If The Other Side of the Wind strikes me as of more enduring interest than the ’70s films, with their “complicated” anti-heroes, it resembles in this regard, it is because there is no evidence that there is an authentic Hannaford being repressed. If this film is “against he-men” it is on the grounds that such men have made the wrong choice in their self-image vis-à-vis the social world they exist in, not vis-à-vis some inner truth a critic or anyone else is likely to extract—the Hannafords of the world perhaps themselves least of all.

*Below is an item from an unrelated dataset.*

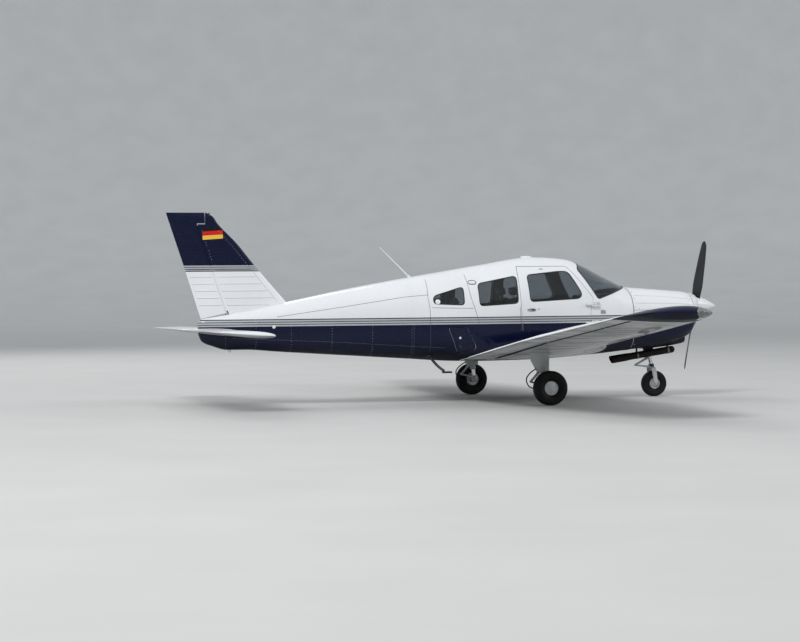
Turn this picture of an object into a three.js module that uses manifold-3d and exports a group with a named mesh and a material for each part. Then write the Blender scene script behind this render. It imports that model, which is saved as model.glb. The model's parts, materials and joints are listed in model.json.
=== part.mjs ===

Several minutes later in the Maysles’ film, Welles responds to a question regarding his plans for casting by saying that he plans to fill the film with people “who are used to being images.” The idea, as underscored by Bogdanovich’s constant impersonations (Jimmy Stewart, Jerry Lewis, Cary Grant), which rhyme Welles’ tendency to overdub his actors’ voices with his own, is that an obsession with movies might repay whatever else it takes from an individual with an insight into the fundamental nature of what it is like to live within an image culture. If The Other Side of the Wind were made today, in our more enlightened times, we might assume that Hannaford, when John Dale arrives more than fashionably late at the party, would lead him into the bedroom and find some relief. It would, though, be only the belated satisfaction of a confidence man finding his mark. Welles, somewhere, behind a large glass of wine, would be having a laugh.